Homeownership Center Director Sheri Powers said it’s too soon to tell how the elimination of MAP will affect Oakland residents. She adds that current market values and interest rates are low enough to allow most Unity Council clients to purchase a property without large down payment assistance. “The real test will come if and when home prices and interest rates begin to rise,” she said. “The impact will be felt mostly by those who do not have sufficient savings to cover down payment and closing costs.”
Byrd said Oakland would be able to reestablish MAP if the California Assembly approves bill AB 1585, which would allow the allocation of $1.4 billion to California cities for affordable housing programs. The state Senate approved the bill last month.
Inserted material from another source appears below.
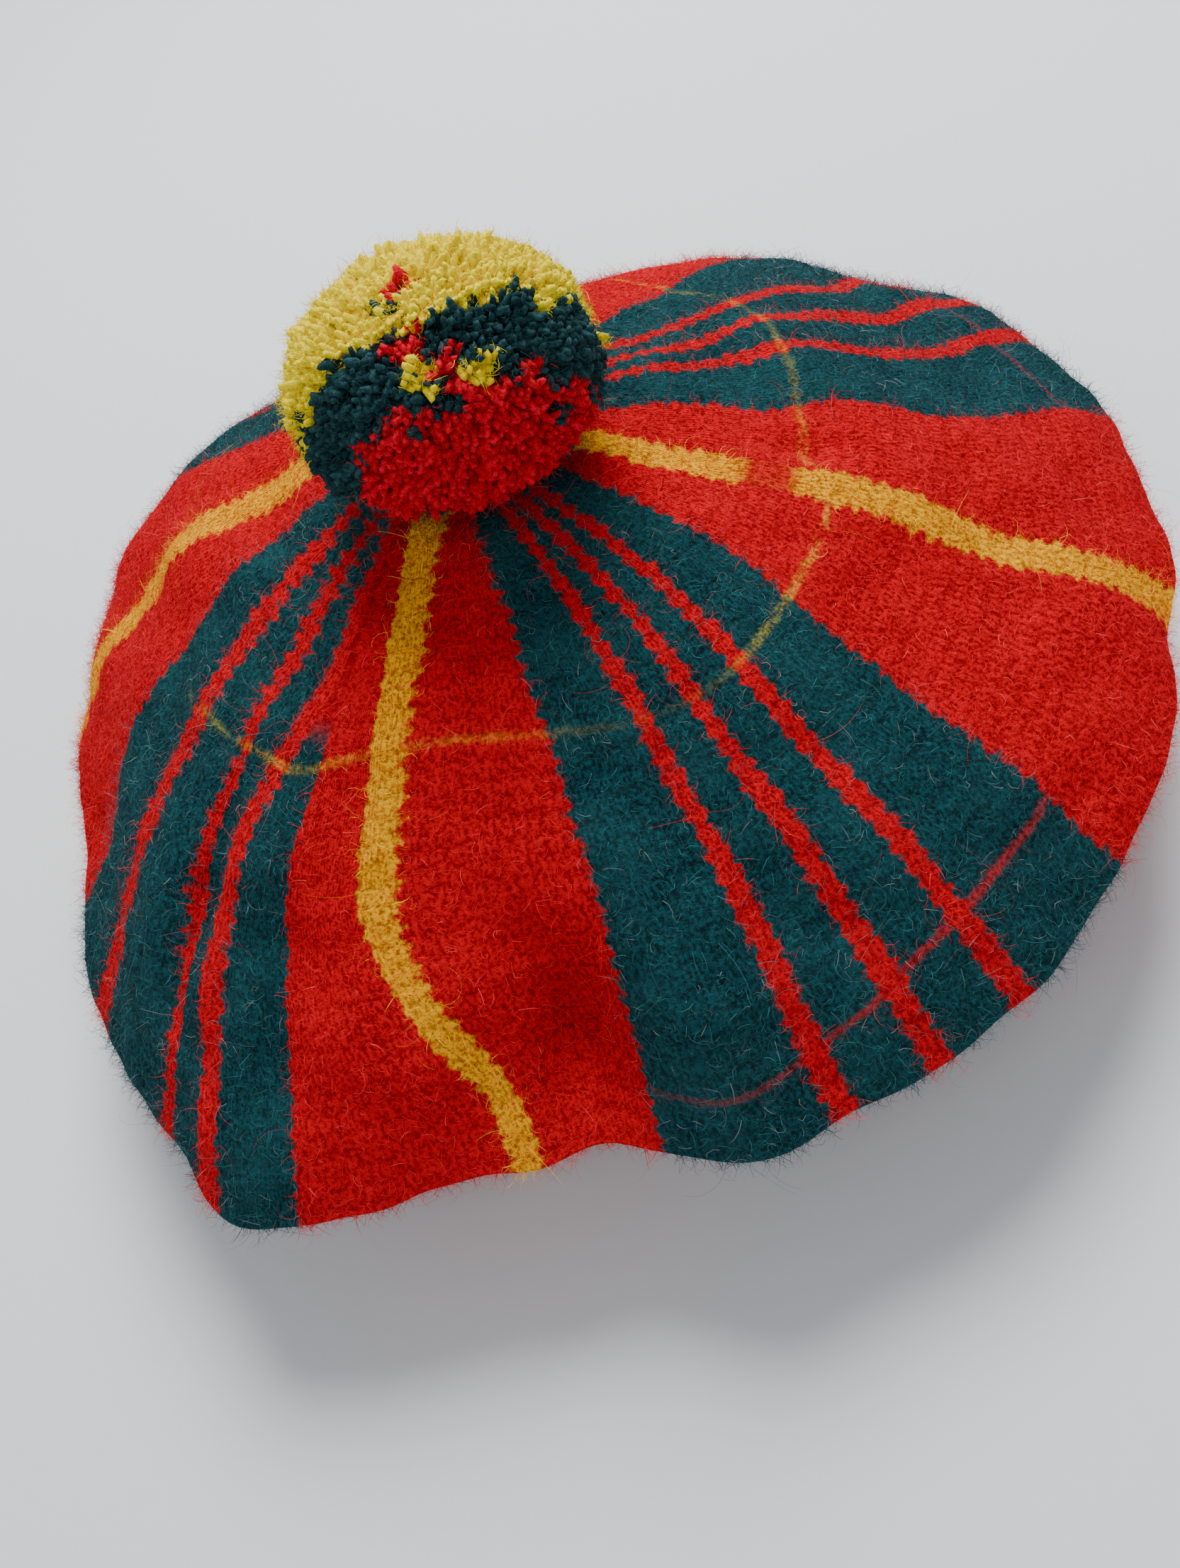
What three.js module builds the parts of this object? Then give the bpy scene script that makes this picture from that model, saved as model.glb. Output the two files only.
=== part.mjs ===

Then after being approved by three Assembly committees–Housing and Community Development, Local Government, and Appropriations–the bill was read and passed by the Assembly with a 58-7 vote on March 26.
AB 1585 is currently being revised by the Senate Rules Committee. Its members will assign the committees that will vote on the bill before it’s referred to the full Senate. No date has yet been scheduled for this action. AB 1585 needs a two-thirds vote in the upper house to pass as an urgency measure, which means it would be implemented immediately after its passing.
“We anticipate many more discussions with our local communities about how to move forward in the post-RDA [Redevelopment Agency] era,” Assemblymember Toni Atkins (D-San Diego), one of the authors of the bill, said in a press release. “The answers contained in the bill fill in some of the pieces to that puzzle and we will continue to work toward solutions for others.”
In the meantime, Byrd said Oakland would be able to provide assistance to a limited number of low-income homebuyers through funding available from Cal Housing Financial Agency.